Not everybody in Italy is persuaded of this truth. Many speculators on the Stock Exchange, accustomed to gain large sums easily by playing with the rise, and many imprudent and greedy capitalists who have seen the price of the shares they bought in their folly go down, cry out against the black band of bears, and call for Government measures. The Government has sent the police into the houses of certain well-known “bears”, and has begun criminal proceedings for stock jobbing at Genoa, Milan and Turin. Further, it has presented to Parliament a Bill about Stock Exchanges containing most severe restrictive rules.

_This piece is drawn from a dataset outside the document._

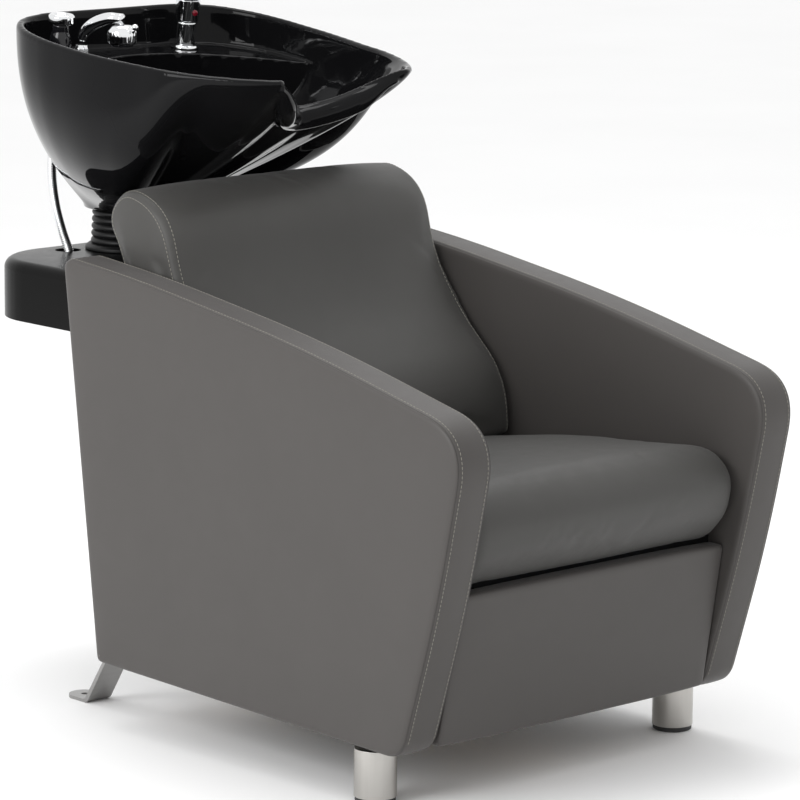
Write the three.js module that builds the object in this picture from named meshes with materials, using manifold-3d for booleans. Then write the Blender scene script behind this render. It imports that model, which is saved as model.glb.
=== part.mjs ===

It is probable that the criminal proceedings will not come to anything owing to the difficulty of proving offences of this nature, and, at most, they will serve to persuade the capitalists, who were foolish enough to let themselves be fleeced of their money, that the blame rests with the “bears”, and not with their own blindness and greed. The effects, however, of the Stock Exchange Bill if approved by Parliament, will not be so innocent. Side by side with certain good proposals, notably those for reducing the taxes for Stock Exchanges contracts, it contains other proposals which will hinder and limit beyond measure the work of the operators on the Stock Exchange, honest and dishonest alike. It seems a strange thing that the Italian Government should have set itself to ape the German legislator after he had recognised the necessity of reforming his disastrous Stock Exchange law. But public opinion, which is made up by incompetent people, called on the Government to do something, and it is no wonder that to satisfy the clamour of the market place it should be unable to find anything better to propose to Parliament than prohibitions and inquisitions on a vast scale.